Willow and the rest of the Scooby Gang locate all the students on the list except Freddy Iverson, so they all go looking for him. They finally corner Freddy in his office and learn that he is not the potential killer. They find a letter from Jonathan apologizing for his upcoming actions. The gang finds Jonathan in the clock tower, assembling a rifle. Buffy takes it from him, and then discovers that he was planning to kill only himself. Xander checks the kitchen and stumbles upon a lunch lady putting rat poison into the food. She tries to kill him with a cleaver, but Buffy knocks her unconscious.

Giles and Buffy recap what happened as they walk in the school grounds. Buffy tells Giles that she now knows he had sex with her mother; Giles walks into a tree.

==Production==
In her commentary on the DVD, writer Jane Espenson reveals that when she found out that she was going to write this episode she knew that she wanted the student in the tower to be Jonathan. Even though Danny Strong had only had small, comedic parts on the series over the years, she had faith that he would be able to handle the dramatic scene. Espenson also mentions in her commentary that she included the exchange in which Buffy discovers that her mother slept with Giles in "Band Candy" because she was surprised that fans were not sure that they had had sex and she wanted to eliminate any doubts. James South wrote that Oz's thoughts, overheard by Buffy, "I am my thoughts... if they exist in her, Buffy contains everything that is me, and she becomes me. I cease to exist" is a reference to the philosopher Descartes.

Giles walking right into a tree after Buffy told him she knew he slept with her mother was Anthony Head's idea, although he did not expect that Joss Whedon would actually let him do it.

==Cultural references==
The website Women at Warp compares the episode with the Star Trek: The Next Generation episode "Tin Man." "Tam is a lifelong Betazoid telepath, while Buffy suddenly gains the ability after coming in contact with a demon.
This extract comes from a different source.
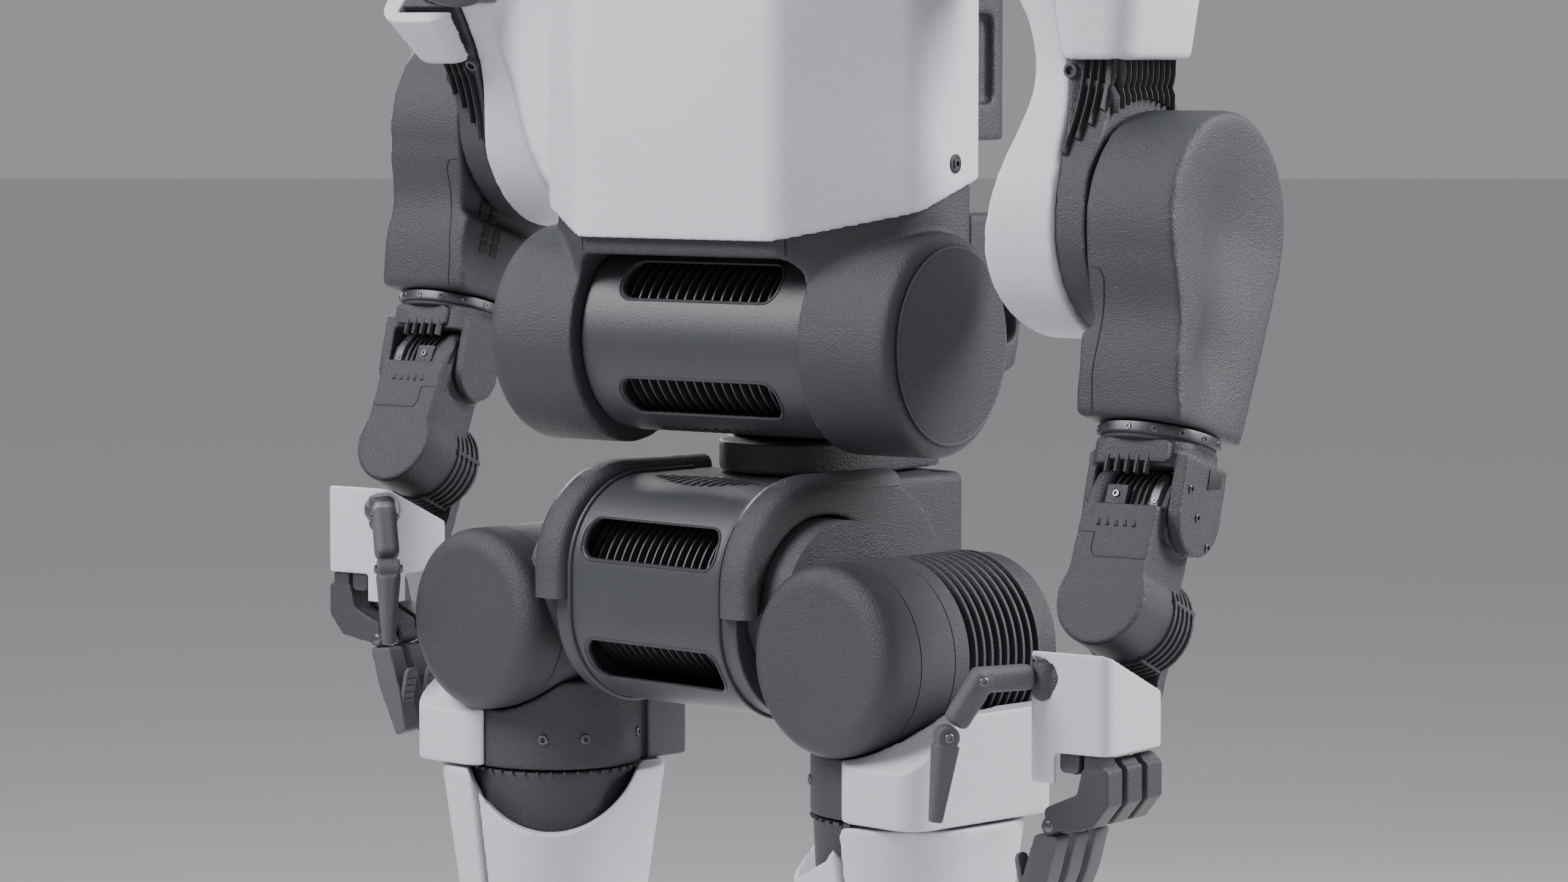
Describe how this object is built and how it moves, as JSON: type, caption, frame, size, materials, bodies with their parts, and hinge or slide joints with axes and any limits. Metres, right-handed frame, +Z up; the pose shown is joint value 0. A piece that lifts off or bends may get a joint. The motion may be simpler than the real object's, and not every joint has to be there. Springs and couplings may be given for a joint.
{
  "type": "humanoid robot",
  "caption": "Full-size humanoid robot with barrel waist and pelvis, jointed legs, arms and three-finger hands, standing free on two feet.",
  "frame": {"origin": "on the floor under the middle of the robot's bounding box", "axes": "+Z up, the robot faces -Y, its left side is +X; the torso is turned 10 degrees to its left on the waist bearing"},
  "size_m": [1.1096, 0.4456, 1.88],
  "materials": {
    "white_shell": "fine-grained matte",
    "dark_housing": "grained semi-matte",
    "satin_housing": "smooth satin",
    "metal": "dark anodised",
    "visor": "gloss",
    "sole": "matte rubber",
    "finger_pad": "matte"
  },
  "bodies": {
    "pelvis": {"pelvis_housing": "satin_housing", "pelvis_actuator": "metal", "pelvis_rear_housing": "dark_housing", "left_pelvis_side_cover": "dark_housing", "right_pelvis_side_cover": "dark_housing"},
    "waist": {"waist_bearing": "dark_housing", "waist_barrel": "satin_housing", "waist_actuator": "metal"},
    "torso": {"torso_frame": "dark_housing", "waist_end_caps": "dark_housing", "torso_core": "dark_housing", "torso_handles": "dark_housing", "torso_front_shell": "white_shell"},
    "neck": {"neck_post": "metal"},
    "head": {"head_shell": "white_shell", "head_visor": "visor"},
    "left_shoulder": {"left_shoulder_motor": "dark_housing"},
    "left_shoulder_yoke": {"left_shoulder_yoke": "dark_housing"},
    "left_upper_arm": {"left_upper_arm_strap": "white_shell", "left_upper_arm_frame": "dark_housing", "left_upper_arm_cover": "white_shell"},
    "left_forearm": {"left_forearm": "dark_housing"},
    "left_wrist_fork": {"left_wrist_fork": "dark_housing"},
    "left_wrist": {"left_wrist_housing": "dark_housing"},
    "left_hand": {"left_palm_shell": "white_shell", "left_palm_core": "dark_housing"},
    "left_thumb": {"left_thumb_proximal": "dark_housing"},
    "left_thumb_tip": {"left_thumb_distal": "finger_pad"},
    "left_fingers": {"left_fingers_proximal": "dark_housing"},
    "left_fingertips": {"left_fingers_distal": "finger_pad"},
    "left_hip": {"left_hip_motor": "dark_housing"},
    "left_hip_yoke": {"left_hip_yoke": "dark_housing", "left_upper_thigh_cover": "white_shell"},
    "left_thigh": {"left_thigh_core": "dark_housing", "left_thigh_shells": "white_shell"},
    "left_shin": {"left_shin": "dark_housing"},
    "left_ankle": {"left_ankle": "metal"},
    "left_foot": {"left_foot": "sole"},
    "right_shoulder": {"right_shoulder_motor": "dark_housing"},
    "right_shoulder_yoke": {"right_shoulder_yoke": "dark_housing"},
    "right_upper_arm": {"right_upper_arm_strap": "white_shell", "right_upper_arm_frame": "dark_housing", "right_upper_arm_cover": "white_shell"},
    "right_forearm": {"right_forearm": "dark_housing"},
    "right_wrist_fork": {"right_wrist_fork": "dark_housing"},
    "right_wrist": {"right_wrist_housing": "dark_housing"},
    "right_hand": {"right_palm_shell": "white_shell", "right_palm_core": "dark_housing"},
    "right_thumb": {"right_thumb_proximal": "dark_housing"},
    "right_thumb_tip": {"right_thumb_distal": "finger_pad"},
    "right_fingers": {"right_fingers_proximal": "dark_housing"},
    "right_fingertips": {"right_fingers_distal": "finger_pad"},
    "right_hip": {"right_hip_motor": "dark_housing"},
    "right_hip_yoke": {"right_hip_yoke": "dark_housing", "right_upper_thigh_cover": "white_shell"},
    "right_thigh": {"right_thigh_core": "dark_housing", "right_thigh_shells": "white_shell"},
    "right_shin": {"right_shin": "dark_housing"},
    "right_ankle": {"right_ankle": "metal"},
    "right_foot": {"right_foot": "sole"}
  },
  "joints": [
    {"name": "waist_yaw", "type": "hinge", "parent": "pelvis", "child": "waist", "pos_m": [-0.00798, 0.07718, 1.095], "axis": [0, 0, 1], "range_deg": [-40, 20]},
    {"name": "waist_pitch", "type": "hinge", "parent": "waist", "child": "torso", "pos_m": [0.01008, -0.02524, 1.226], "axis": [-0.9848, -0.1736, 0], "range_deg": [-10, 35]},
    {"name": "neck_yaw", "type": "hinge", "parent": "torso", "child": "neck", "pos_m": [0.00869, -0.01736, 1.648], "axis": [0, 0, 1], "range_deg": [-50, 50]},
    {"name": "head_pitch", "type": "hinge", "parent": "neck", "child": "head", "pos_m": [0.00869, -0.01736, 1.698], "axis": [-0.9848, -0.1736, 0], "range_deg": [-15, 15]},
    {"name": "left_shoulder_pitch", "type": "hinge", "parent": "torso", "child": "left_shoulder", "pos_m": [0.25489, 0.02605, 1.626], "axis": [-0.9848, -0.1736, 0], "range_deg": [-44, 120]},
    {"name": "left_shoulder_roll", "type": "hinge", "parent": "left_shoulder", "child": "left_shoulder_yoke", "pos_m": [0.34845, 0.04254, 1.626], "axis": [0.1736, -0.9848, 0], "range_deg": [-4, 75]},
    {"name": "left_upper_arm_yaw", "type": "hinge", "parent": "left_shoulder_yoke", "child": "left_upper_arm", "pos_m": [0.38784, 0.04949, 1.556], "axis": [0, 0, 1], "range_deg": [-40, 40]},
    {"name": "left_elbow", "type": "hinge", "parent": "left_upper_arm", "child": "left_forearm", "pos_m": [0.47942, 0.06564, 1.34], "axis": [-0.9848, -0.1736, 0], "range_deg": [-16, 90]},
    {"name": "left_forearm_roll", "type": "hinge", "parent": "left_forearm", "child": "left_wrist_fork", "pos_m": [0.48833, 0.01515, 1.16121], "axis": [-0.0479, 0.2714, 0.9613], "range_deg": [-60, 60]},
    {"name": "left_wrist_pitch", "type": "hinge", "parent": "left_wrist_fork", "child": "left_wrist", "pos_m": [0.49187, -0.00494, 1.09007], "axis": [-0.9848, -0.1736, 0], "range_deg": [-35, 12]},
    {"name": "left_wrist_swing", "type": "hinge", "parent": "left_wrist", "child": "left_hand", "pos_m": [0.49837, -0.04179, 1.00603], "axis": [-0.1586, 0.8997, -0.4067], "range_deg": [-18, 18]},
    {"name": "left_thumb_base", "type": "hinge", "parent": "left_hand", "child": "left_thumb", "pos_m": [0.49272, -0.12495, 0.958], "axis": [0, 0, 1], "range_deg": [-20, 25]},
    {"name": "left_thumb_tip", "type": "hinge", "parent": "left_thumb", "child": "left_thumb_tip", "pos_m": [0.44023, -0.20731, 0.908], "axis": [0.8192, -0.5736, 0], "range_deg": [-10, 35]},
    {"name": "left_fingers_base", "type": "hinge", "parent": "left_hand", "child": "left_fingers", "pos_m": [0.51221, 0.04096, 0.88], "axis": [0.1736, -0.9848, 0], "range_deg": [0, 60]},
    {"name": "left_fingertips", "type": "hinge", "parent": "left_fingers", "child": "left_fingertips", "pos_m": [0.46494, 0.03262, 0.828], "axis": [0.1736, -0.9848, 0], "range_deg": [-30, 25]},
    {"name": "left_hip_pitch", "type": "hinge", "parent": "pelvis", "child": "left_hip", "pos_m": [0.22852, -0.04882, 0.985], "axis": [-1, 0, 0], "range_deg": [-25, 90]},
    {"name": "left_hip_roll", "type": "hinge", "parent": "left_hip", "child": "left_hip_yoke", "pos_m": [0.22852, -0.04882, 0.948], "axis": [0, -1, 0], "range_deg": [-8, 20]},
    {"name": "left_hip_yaw", "type": "hinge", "parent": "left_hip_yoke", "child": "left_thigh", "pos_m": [0.22852, -0.03882, 0.801], "axis": [0, 0, -1], "range_deg": [-35, 25]},
    {"name": "left_knee", "type": "hinge", "parent": "left_thigh", "child": "left_shin", "pos_m": [0.22852, -0.03882, 0.53], "axis": [1, 0, 0], "range_deg": [0, 95]},
    {"name": "left_ankle_pitch", "type": "hinge", "parent": "left_shin", "child": "left_ankle", "pos_m": [0.22852, -0.03882, 0.098], "axis": [-1, 0, 0], "range_deg": [-35, 20]},
    {"name": "left_ankle_roll", "type": "hinge", "parent": "left_ankle", "child": "left_foot", "pos_m": [0.22852, -0.03882, 0.066], "axis": [0, -1, 0], "range_deg": [-12, 12]},
    {"name": "right_shoulder_pitch", "type": "hinge", "parent": "torso", "child": "right_shoulder", "pos_m": [-0.23752, -0.06078, 1.626], "axis": [-0.9848, -0.1736, 0], "range_deg": [0, 164]},
    {"name": "right_shoulder_roll", "type": "hinge", "parent": "right_shoulder", "child": "right_shoulder_yoke", "pos_m": [-0.33107, -0.07727, 1.626], "axis": [-0.1249, 0.7084, 0.6947], "range_deg": [0, 75]},
    {"name": "right_upper_arm_yaw", "type": "hinge", "parent": "right_shoulder_yoke", "child": "right_upper_arm", "pos_m": [-0.37891, -0.03633, 1.57565], "axis": [-0.1206, 0.6841, -0.7193], "range_deg": [0, 40]},
    {"name": "right_elbow", "type": "hinge", "parent": "right_upper_arm", "child": "right_forearm", "pos_m": [-0.49655, 0.09529, 1.42027], "axis": [-0.9848, -0.1736, 0], "range_deg": [-60, 46]},
    {"name": "right_forearm_roll", "type": "hinge", "parent": "right_forearm", "child": "right_wrist_fork", "pos_m": [-0.48765, 0.0448, 1.24147], "axis": [0.0479, -0.2714, -0.9613], "range_deg": [-8, 60]},
    {"name": "right_wrist_pitch", "type": "hinge", "parent": "right_wrist_fork", "child": "right_wrist", "pos_m": [-0.48411, 0.02471, 1.17034], "axis": [-0.9848, -0.1736, 0], "range_deg": [-35, 12]},
    {"name": "right_wrist_swing", "type": "hinge", "parent": "right_wrist", "child": "right_hand", "pos_m": [-0.47761, -0.01214, 1.0863], "axis": [0.1586, -0.8997, 0.4067], "range_deg": [-18, 6]},
    {"name": "right_thumb_base", "type": "hinge", "parent": "right_hand", "child": "right_thumb", "pos_m": [-0.44386, -0.08836, 1.03827], "axis": [0, 0, -1], "range_deg": [-20, 25]},
    {"name": "right_thumb_tip", "type": "hinge", "parent": "right_thumb", "child": "right_thumb_tip", "pos_m": [-0.36636, -0.1478, 0.98827], "axis": [-0.5736, -0.8192, 0], "range_deg": [-10, 35]},
    {"name": "right_fingers_base", "type": "hinge", "parent": "right_hand", "child": "right_fingers", "pos_m": [-0.51892, 0.06088, 0.96027], "axis": [-0.1736, 0.9848, 0], "range_deg": [0, 60]},
    {"name": "right_fingertips", "type": "hinge", "parent": "right_fingers", "child": "right_fingertips", "pos_m": [-0.47164, 0.06921, 0.90827], "axis": [-0.1736, 0.9848, 0], "range_deg": [-30, 25]},
    {"name": "right_hip_pitch", "type": "hinge", "parent": "pelvis", "child": "right_hip", "pos_m": [-0.24448, -0.04882, 0.985], "axis": [-1, 0, 0], "range_deg": [-25, 90]},
    {"name": "right_hip_roll", "type": "hinge", "parent": "right_hip", "child": "right_hip_yoke", "pos_m": [-0.24448, -0.04882, 0.948], "axis": [0, 1, 0], "range_deg": [-8, 20]},
    {"name": "right_hip_yaw", "type": "hinge", "parent": "right_hip_yoke", "child": "right_thigh", "pos_m": [-0.24448, -0.03882, 0.801], "axis": [0, 0, 1], "range_deg": [-35, 25]},
    {"name": "right_knee", "type": "hinge", "parent": "right_thigh", "child": "right_shin", "pos_m": [-0.24448, -0.03882, 0.53], "axis": [1, 0, 0], "range_deg": [0, 95]},
    {"name": "right_ankle_pitch", "type": "hinge", "parent": "right_shin", "child": "right_ankle", "pos_m": [-0.24448, -0.03882, 0.098], "axis": [-1, 0, 0], "range_deg": [-35, 20]},
    {"name": "right_ankle_roll", "type": "hinge", "parent": "right_ankle", "child": "right_foot", "pos_m": [-0.24448, -0.03882, 0.066], "axis": [0, 1, 0], "range_deg": [-12, 12]}
  ]
}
While Buffy's telepathy isn't permanent, it causes her to react the same as Tam, isolating herself to escape the pain caused by constant chatter in her head. Ultimately, Buffy recovers, but not before using her telepathy to prevent a classmate's suicide. Tam, meanwhile, chooses suicide by joining with the Tin Man lifeform. Bonus points: While he doesn't appear in "Earshot," Harry Groener, who plays Tam, also played the Mayor of Sunnydale in this season of Buffy."

==Broadcast==
The Columbine High School massacre occurred one week before the episode was originally scheduled to air. Because it included a scene with a student loading a rifle – apparently for mass murder, but in reality for suicide – the WB substituted a rerun of "Bad Girls". The episode was delayed until September 1999, two weeks prior to the season four premiere. The season finale was also delayed due to "school violence concerns".

==Reception==
Vox ranks it at #36 on their "Every Episode Ranked From Worst to Best" list, praising the "rather heartbreaking conversation between her and Jonathan about the fundamental loneliness and pain of human existence... despite its heavy subject matter and rather clumsy misdirection around the true nature of the threat, for most of its runtime 'Earshot' remains on the lighter side of things."
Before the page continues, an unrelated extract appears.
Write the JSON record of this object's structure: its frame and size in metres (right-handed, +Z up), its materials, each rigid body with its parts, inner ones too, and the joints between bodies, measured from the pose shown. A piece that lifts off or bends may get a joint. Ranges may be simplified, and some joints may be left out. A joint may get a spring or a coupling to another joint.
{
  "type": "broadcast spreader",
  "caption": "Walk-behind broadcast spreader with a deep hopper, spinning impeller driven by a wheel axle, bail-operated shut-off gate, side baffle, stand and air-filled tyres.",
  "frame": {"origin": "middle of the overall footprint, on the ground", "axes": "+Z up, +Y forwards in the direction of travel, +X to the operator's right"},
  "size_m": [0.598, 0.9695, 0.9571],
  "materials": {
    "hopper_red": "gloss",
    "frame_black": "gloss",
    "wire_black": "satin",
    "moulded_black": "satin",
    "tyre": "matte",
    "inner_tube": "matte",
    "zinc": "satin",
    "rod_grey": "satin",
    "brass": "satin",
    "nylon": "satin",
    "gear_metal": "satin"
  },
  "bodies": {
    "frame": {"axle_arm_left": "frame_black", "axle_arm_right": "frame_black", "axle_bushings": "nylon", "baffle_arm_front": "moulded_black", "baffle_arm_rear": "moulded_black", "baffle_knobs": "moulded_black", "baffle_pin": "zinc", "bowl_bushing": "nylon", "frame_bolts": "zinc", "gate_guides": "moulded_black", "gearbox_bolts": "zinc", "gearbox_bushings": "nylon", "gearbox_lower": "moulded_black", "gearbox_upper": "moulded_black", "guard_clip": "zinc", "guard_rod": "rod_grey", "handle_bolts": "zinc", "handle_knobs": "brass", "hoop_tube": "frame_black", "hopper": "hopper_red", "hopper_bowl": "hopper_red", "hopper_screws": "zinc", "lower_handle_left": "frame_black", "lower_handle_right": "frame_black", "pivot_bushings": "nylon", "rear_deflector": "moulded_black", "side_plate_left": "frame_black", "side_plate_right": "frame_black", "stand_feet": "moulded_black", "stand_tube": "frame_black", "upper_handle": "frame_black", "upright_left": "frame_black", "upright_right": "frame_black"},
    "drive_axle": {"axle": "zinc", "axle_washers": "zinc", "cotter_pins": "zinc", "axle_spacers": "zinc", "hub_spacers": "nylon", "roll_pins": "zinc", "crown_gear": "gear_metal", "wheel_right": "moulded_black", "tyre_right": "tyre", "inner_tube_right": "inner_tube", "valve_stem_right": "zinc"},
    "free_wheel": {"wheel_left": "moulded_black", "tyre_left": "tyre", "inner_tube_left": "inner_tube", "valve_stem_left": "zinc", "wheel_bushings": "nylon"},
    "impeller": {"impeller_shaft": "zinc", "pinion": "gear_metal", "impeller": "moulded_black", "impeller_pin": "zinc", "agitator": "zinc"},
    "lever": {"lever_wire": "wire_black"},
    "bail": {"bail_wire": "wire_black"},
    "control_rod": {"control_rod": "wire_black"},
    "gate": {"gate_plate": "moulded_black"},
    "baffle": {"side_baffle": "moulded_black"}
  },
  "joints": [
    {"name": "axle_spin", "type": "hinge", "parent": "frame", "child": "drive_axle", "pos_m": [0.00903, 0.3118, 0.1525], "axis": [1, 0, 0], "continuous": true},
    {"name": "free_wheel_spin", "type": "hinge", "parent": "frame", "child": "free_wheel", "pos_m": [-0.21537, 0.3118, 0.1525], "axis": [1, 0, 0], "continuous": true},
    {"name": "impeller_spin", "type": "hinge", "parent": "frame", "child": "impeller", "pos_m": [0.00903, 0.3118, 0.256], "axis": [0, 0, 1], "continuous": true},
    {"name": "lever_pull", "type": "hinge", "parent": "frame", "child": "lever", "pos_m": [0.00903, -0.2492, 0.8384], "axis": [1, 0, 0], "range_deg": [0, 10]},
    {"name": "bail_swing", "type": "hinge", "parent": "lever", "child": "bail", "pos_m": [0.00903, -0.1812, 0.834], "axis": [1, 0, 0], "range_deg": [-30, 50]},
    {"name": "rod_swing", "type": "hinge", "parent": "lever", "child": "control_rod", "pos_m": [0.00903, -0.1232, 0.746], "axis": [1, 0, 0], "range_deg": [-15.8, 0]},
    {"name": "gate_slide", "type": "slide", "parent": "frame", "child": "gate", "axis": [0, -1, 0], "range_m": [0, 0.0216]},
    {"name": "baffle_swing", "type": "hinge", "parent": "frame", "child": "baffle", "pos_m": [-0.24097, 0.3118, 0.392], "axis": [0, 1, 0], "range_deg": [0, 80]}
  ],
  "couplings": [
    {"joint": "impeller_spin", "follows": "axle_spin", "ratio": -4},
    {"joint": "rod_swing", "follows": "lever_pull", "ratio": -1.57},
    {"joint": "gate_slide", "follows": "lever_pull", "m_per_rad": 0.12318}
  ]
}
Rolling Stone similarly ranks it at #44 and writes of the face-off between Buffy and Jonathan, "It's incredibly powerful and comes out of nowhere, hitting you like a freight train."
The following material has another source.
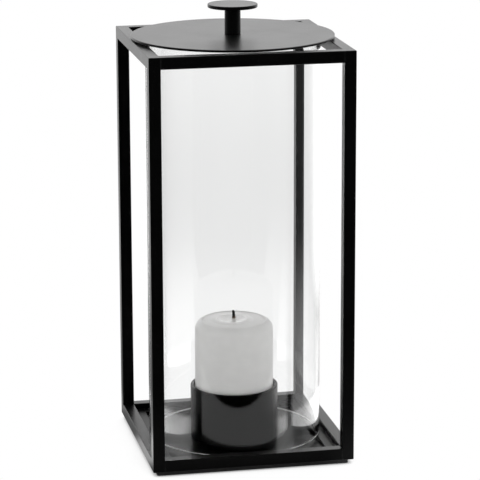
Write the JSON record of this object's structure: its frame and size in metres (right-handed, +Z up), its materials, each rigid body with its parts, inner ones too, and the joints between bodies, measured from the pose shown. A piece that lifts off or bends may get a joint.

Billie Doux, giving the episode 4 out of 4 stakes, writes, "We had the biting wit and great lines, and yet they were addressing truly serious issues here. ... I really enjoyed the scene where she was smugly reading her teacher's mind." She also praises the continuing subplot of Larry Blaisdell's coming out as a gay man.

Noel Murray of The A.V. Club criticized the portrayal of telepathy in the episode, and generally on TV and film, but praised the humorous and poignant insights it gave into what Buffy's friends were thinking. A review for the BBC praised the concept of Buffy the mind reader, but was less impressed by the plot's more routine group investigation.